Estos nosotros éramos sólo una parte de los argentinos, había otra parte que miraba envidiosa, y otra pequeña que miraba horrorizada. La salida de las crisis sucesivas que habíamos padecido en los ochenta nos colocó en esa década ante la ilusión de comenzar a transitar el camino de la riqueza. Para completar esa sensación dejamos de hablar, comprar y vender en pesos argentinos para hacerlo en dólares estadounidenses. Dado que un peso era igual a un dólar, por qué hablar de pesos si se podía hablar de dólares, daba una idea de mayor solidez. Sin duda, Homero Simpson se había convertido en un ídolo. La mirada hacia él perdía el tono crítico que le daban sus autores y, aun riéndonos de él, nos parecíamos cada vez más.

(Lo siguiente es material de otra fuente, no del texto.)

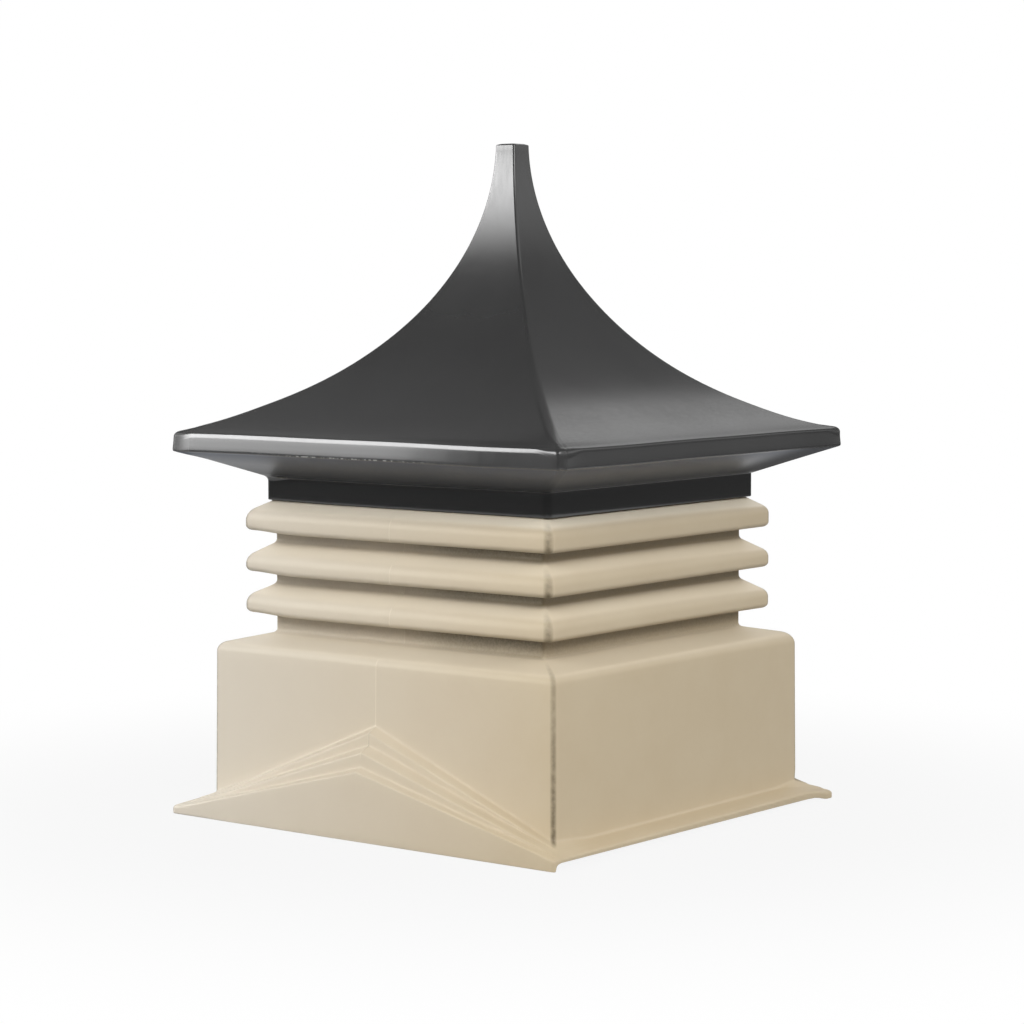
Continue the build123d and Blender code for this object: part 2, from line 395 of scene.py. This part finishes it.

Sea lo que fuere, dentro de ese contexto de aparente crisis superada definitivamente, un ministro -y ¡qué ministro!- nos prometía una estabilidad medida por décadas futuras. Esa fue la década del “uno a uno”. Entonces se pudo volver a soñar, pero ya no con un futuro más justo, sino con un futuro de más cosas: electrodomésticos, cambios periódicos de coche o de casa, de viajes al exterior, claro está a donde se pudiera comprar barato. En una canción de rock decía un joven iracundo: “El futuro que vos me prometés es una tarjeta de crédito”. Los jóvenes noventistas vieron todo ello y comprendieron de qué hablábamos, qué clase de sueños eran los nuestros, qué tipo de ideas poblaban nuestras mentes, qué tabla de valores gobernaba nuestra conducta.

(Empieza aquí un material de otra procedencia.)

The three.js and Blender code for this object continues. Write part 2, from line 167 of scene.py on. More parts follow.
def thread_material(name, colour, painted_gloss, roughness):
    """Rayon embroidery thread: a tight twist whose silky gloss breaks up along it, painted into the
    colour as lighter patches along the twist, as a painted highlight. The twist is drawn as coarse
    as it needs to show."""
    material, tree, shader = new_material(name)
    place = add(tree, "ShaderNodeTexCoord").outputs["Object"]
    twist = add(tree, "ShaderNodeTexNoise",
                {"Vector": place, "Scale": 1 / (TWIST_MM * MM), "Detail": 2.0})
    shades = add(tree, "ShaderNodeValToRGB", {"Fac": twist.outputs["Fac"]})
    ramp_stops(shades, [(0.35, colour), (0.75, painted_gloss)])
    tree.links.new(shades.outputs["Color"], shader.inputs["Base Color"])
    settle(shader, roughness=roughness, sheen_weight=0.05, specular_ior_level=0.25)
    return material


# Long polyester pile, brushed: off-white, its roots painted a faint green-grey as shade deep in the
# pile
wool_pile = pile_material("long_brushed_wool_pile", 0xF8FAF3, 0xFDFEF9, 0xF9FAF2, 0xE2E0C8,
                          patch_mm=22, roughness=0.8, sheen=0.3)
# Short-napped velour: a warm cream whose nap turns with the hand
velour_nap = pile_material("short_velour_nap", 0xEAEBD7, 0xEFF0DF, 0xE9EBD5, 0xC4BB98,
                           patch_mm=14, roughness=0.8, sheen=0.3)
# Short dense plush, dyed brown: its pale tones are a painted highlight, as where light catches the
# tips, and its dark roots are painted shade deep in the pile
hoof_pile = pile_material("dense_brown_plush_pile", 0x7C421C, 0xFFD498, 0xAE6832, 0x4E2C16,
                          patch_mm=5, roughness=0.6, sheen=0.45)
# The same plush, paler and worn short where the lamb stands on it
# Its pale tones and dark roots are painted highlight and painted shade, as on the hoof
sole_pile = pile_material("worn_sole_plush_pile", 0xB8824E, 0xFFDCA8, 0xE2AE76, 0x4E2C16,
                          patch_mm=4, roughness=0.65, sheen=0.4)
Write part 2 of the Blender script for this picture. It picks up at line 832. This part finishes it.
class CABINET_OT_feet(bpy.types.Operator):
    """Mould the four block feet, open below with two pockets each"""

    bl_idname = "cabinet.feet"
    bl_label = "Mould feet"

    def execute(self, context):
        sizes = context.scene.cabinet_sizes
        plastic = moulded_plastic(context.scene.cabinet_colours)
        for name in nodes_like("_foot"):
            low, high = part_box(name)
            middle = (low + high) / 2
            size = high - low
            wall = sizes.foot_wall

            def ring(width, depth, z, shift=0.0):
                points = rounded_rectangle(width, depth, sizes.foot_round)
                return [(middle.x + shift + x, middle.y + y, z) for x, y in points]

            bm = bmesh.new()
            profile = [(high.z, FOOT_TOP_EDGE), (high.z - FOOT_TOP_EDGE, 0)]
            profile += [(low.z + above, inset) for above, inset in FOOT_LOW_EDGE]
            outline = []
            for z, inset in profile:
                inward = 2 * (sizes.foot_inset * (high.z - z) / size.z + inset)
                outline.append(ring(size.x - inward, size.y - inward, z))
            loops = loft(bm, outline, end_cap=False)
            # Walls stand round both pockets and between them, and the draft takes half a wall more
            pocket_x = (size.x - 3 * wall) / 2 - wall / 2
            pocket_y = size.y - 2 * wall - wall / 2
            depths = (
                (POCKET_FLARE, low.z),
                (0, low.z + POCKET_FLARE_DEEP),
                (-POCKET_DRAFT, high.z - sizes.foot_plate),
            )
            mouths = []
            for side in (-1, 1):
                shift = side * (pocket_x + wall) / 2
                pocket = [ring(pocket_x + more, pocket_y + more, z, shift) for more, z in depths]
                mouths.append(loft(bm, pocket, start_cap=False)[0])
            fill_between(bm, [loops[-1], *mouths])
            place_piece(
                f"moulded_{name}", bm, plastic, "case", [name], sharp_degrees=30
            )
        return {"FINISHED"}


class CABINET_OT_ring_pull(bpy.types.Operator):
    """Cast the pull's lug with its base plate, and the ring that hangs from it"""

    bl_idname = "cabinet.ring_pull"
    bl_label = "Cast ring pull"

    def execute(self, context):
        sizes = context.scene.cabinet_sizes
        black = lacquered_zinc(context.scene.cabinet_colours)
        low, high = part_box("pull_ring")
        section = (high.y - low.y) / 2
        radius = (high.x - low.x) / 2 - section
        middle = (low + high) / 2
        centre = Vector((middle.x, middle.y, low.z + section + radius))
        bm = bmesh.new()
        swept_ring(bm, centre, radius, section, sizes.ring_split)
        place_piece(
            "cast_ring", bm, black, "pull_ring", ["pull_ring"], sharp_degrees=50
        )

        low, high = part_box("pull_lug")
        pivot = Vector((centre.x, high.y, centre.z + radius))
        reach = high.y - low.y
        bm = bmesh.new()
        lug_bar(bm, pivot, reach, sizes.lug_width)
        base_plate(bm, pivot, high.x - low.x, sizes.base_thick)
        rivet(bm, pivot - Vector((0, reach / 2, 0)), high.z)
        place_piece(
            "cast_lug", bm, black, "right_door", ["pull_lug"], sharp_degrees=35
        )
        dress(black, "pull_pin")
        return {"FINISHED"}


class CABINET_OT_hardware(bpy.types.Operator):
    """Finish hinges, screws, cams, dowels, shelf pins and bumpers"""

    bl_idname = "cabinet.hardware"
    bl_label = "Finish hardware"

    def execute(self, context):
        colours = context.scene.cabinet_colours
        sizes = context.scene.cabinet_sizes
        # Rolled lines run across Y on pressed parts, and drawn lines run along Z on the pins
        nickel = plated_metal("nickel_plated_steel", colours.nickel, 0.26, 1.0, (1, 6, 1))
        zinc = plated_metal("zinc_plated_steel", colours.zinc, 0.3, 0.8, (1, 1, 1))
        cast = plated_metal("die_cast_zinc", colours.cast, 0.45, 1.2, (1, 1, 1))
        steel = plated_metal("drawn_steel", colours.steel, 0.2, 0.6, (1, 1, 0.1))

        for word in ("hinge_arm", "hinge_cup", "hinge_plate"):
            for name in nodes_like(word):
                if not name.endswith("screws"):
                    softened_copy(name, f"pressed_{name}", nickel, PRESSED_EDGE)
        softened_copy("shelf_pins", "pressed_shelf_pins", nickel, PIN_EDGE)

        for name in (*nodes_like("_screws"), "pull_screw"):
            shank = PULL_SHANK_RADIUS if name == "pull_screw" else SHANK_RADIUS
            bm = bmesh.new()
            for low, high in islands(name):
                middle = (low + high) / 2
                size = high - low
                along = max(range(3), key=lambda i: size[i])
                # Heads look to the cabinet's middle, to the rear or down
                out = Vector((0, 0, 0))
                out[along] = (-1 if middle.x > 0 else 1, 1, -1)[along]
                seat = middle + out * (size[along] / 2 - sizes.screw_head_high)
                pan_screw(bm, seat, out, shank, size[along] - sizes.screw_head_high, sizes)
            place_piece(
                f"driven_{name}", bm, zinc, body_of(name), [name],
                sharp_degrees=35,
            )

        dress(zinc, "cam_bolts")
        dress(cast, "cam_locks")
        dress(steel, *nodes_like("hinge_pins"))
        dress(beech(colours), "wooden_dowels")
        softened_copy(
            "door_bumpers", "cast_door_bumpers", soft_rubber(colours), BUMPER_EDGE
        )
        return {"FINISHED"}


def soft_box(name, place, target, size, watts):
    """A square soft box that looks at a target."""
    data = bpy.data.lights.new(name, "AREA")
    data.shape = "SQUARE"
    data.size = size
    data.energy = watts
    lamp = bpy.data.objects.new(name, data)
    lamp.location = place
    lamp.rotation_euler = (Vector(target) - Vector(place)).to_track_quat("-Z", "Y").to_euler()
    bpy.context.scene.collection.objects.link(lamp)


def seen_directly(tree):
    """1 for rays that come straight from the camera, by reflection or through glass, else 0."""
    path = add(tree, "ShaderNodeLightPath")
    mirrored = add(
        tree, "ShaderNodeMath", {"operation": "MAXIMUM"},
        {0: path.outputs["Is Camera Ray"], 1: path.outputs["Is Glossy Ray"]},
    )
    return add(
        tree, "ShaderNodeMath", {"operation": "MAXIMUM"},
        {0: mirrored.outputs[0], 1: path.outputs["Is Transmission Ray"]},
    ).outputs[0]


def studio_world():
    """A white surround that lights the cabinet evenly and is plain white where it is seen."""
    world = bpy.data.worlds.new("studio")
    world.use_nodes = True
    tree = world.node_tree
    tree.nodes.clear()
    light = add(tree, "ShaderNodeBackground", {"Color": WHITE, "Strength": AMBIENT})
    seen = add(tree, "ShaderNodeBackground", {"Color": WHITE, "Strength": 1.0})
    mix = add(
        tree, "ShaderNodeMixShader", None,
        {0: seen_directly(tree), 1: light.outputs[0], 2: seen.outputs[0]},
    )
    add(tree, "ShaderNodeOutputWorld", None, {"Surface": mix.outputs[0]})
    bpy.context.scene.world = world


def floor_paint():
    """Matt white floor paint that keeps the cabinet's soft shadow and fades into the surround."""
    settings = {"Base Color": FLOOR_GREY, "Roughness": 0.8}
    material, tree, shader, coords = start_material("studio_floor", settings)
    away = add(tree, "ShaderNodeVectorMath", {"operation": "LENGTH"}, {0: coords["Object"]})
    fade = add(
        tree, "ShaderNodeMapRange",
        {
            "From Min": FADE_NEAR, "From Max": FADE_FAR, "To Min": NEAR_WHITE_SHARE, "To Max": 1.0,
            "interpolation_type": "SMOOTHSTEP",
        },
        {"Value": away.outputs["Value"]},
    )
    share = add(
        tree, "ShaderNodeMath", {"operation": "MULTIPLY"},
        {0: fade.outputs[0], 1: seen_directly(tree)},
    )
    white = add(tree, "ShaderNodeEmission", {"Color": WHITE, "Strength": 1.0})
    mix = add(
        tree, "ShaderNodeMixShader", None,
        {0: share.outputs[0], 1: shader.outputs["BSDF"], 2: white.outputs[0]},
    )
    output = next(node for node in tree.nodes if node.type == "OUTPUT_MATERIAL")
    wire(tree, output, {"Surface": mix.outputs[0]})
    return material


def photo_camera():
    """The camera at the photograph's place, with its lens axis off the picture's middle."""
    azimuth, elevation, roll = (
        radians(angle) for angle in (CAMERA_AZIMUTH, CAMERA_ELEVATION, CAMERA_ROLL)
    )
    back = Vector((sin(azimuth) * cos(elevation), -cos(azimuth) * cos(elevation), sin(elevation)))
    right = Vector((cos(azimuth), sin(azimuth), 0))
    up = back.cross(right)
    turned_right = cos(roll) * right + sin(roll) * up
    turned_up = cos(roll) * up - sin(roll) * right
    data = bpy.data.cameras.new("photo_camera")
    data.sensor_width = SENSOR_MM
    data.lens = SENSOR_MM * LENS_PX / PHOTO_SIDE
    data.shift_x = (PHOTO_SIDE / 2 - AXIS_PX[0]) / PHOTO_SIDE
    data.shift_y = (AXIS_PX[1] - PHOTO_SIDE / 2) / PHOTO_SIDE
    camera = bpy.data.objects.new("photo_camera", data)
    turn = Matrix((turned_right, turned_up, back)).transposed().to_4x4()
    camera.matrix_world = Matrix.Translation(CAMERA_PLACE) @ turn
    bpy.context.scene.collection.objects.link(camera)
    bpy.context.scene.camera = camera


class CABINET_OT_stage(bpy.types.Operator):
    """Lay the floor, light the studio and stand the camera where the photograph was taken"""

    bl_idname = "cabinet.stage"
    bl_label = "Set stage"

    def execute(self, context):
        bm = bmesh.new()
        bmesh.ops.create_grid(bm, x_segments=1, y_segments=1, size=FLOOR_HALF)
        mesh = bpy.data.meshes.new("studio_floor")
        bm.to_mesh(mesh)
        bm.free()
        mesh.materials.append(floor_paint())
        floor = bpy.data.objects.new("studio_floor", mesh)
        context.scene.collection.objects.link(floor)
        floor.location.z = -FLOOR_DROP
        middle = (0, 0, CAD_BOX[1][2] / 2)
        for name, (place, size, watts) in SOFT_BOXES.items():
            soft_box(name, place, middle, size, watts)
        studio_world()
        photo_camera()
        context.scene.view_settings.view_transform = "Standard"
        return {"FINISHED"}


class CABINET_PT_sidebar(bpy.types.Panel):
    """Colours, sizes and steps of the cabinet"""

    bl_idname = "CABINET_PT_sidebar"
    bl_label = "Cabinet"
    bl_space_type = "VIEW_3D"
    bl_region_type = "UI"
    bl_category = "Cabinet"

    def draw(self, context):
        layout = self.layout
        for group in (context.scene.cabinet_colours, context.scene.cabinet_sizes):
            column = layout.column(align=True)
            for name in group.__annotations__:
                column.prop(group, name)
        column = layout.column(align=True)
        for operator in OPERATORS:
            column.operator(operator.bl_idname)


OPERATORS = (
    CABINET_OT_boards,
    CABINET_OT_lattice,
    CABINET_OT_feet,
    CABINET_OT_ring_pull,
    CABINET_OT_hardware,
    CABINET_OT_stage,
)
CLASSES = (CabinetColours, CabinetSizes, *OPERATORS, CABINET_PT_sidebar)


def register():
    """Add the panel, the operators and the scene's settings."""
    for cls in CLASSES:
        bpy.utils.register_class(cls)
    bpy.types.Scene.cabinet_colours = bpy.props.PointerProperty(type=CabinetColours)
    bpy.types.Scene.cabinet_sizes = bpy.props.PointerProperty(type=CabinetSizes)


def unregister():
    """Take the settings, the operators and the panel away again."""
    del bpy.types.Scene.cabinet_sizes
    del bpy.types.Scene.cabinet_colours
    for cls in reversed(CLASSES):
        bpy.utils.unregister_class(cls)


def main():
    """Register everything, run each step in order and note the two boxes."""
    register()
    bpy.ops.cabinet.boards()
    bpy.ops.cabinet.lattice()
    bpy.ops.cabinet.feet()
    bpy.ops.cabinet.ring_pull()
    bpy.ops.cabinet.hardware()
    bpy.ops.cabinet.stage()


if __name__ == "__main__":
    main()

Después llegó lo doloroso. Hacerse cargo del repentino descubrimiento de la diferencia existente entre soñar, desear, imaginar, por una parte, y gestionar, negociar, armonizar intereses en conflicto y descubrir que no hay recursos para todo y todos. Todo ello hizo que cambien rápidamente las imágenes que se tenía de cómo era la realidad. El sueño primermundista se precipitó a tierra abruptamente. El golpe fue tremendo, desarticuló el conjunto de ideas, de proyectos, de deseos posibles. En poco tiempo todo se desmoronó y emergió, una vez más, la vieja y temida crisis, “que no estaba muerta, andaba de parranda”. Pero esta crisis tenía aspecto de ser terminal. Y la salida de ella apareció por Ezeiza. Si este no era el primer mundo debíamos entonces ir para el verdadero. Los sueños se trasladaron a otras tierras.
Dos nuevos habitantes de nuestro imaginario se presentan en escena, y van a conformar las nuevas identidades: el Desencanto y la Decepción. Si bien cada uno de ellos baila al compás del otro, porque son diferentes expresiones de un mismo proceso, existen diferencias entre ellos. Pero lo que sí se puede decir es que se posesionaron de la conciencia de gran parte de nosotros y se reflejó en la de los jóvenes.